Businesses need to be careful not to focus on only one area in business continuity planning.

Business continuity a top priority for companies, but fewer companies prepared for risk

A recent Ovum poll found that 87 percent of companies believe business continuity and disaster recovery are their top priority when it comes to risk management and security. However, 17 percent were unsure if they could pass a compliance test, while 23 percent failed a security audit within the last three years.

According to the report, 85 were focused on cyberthreats, while 84 cited internal threats as a major worry. Another 83 percent of companies were concerned with their compliance management capabilities.

"Ovum's findings shine a light on the challenges most organizations have in meeting today's increasing data security and compliance requirements, as well as the risks of failing to instill effective data flow governance," said Dean Hidalgo, executive vice president of Axway, a B2B business solutions provider.

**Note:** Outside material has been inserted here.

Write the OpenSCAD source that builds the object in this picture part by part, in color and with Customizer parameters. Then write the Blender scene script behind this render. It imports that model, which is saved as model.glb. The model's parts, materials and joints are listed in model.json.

Companies need to optimize their business continuity planning to minimize risk from both internal threats and cyber security breaches, but it is important to balance this planning with the many other risks to continuity of operations. Natural disasters, power outages and other threats are equally important when it comes to maintaining security compliance and eliminating risk from workflow. Businesses should ensure they are preparing hot sites, backup strategies for employee transportation and remote working plans in addition to their investments into data backup and recovery, security and communications systems.

When it comes to disaster preparedness, firms need to take a 360-degree look at their operations, not just the technology but also the people. Many of the major dangers of a crisis come from employee- and customer-related risks, not the loss of technology. Preparing with proper business continuity consulting can ensure all of these factors are properly considered.